BP and the Rise of Sustainable Rebranding

by tom

British Petroleum relaunched its brand in 2000 as ‘Better People, Better Products and Beyond Petroleum’. The rebrand was designed to reflect a growing environmental concern.

 A brand relates to the fundamental values of a company of which the logo is a mere representation. To what extent was BP actually rebranded?

Was this prompted by people’s environmental concerns about BP or a genuine shift in direction from within the company?

Environmental concern has been steadily growing for many years and has had an increasing presence in the political agenda. Environmentalism, sustainability and social responsibility have all been absorbed into mainstream society. Is this a change in corporate values or elaborate marketing? Corporations such as BP have not neglected to align themselves with ethical practice and have reinterpreted their logo and focus to meet changing consumer demands.

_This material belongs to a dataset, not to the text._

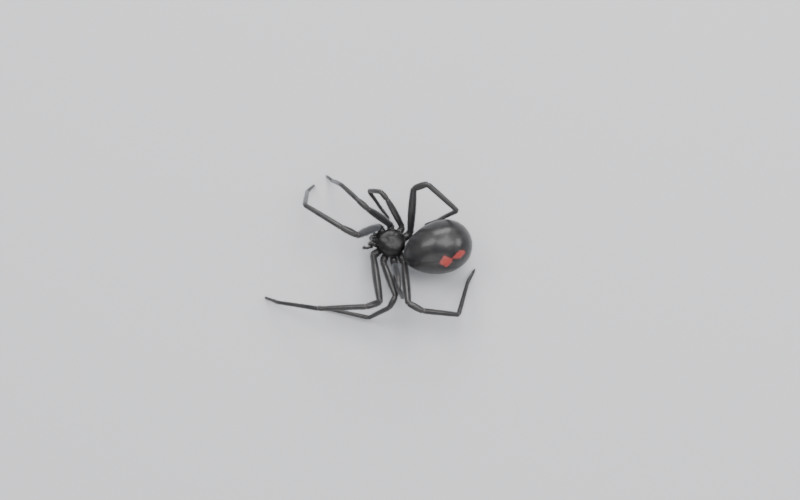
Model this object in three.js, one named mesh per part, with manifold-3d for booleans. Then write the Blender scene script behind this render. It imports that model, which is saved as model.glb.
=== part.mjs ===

 The BP shield was replaced by the ‘helios’, the sun god of Ancient Greece and features a Fibonacci pattern invoking a sense of organic order and harmony. The colours and symbolism reflect a sustainable disposition whilst remaining relevant to the idea of energy. The new logo retains BP’s trademark green and yellow and introduces and intermediate yellow green and white.

BP is currently developing parts of Russia for oil production. It also states in its company report that it is working on biofuel technology as well as developing solar and wind initiatives.

Australian based resource group BHP following a merger with Billiton shed its rigid corporate logo in favour of an organic freeform reflection of its diagonal lines. Interestingly it is more representative of BP’s product. The new tagline reads ‘resourcing the future’ and similarly to BP emphasizes the future.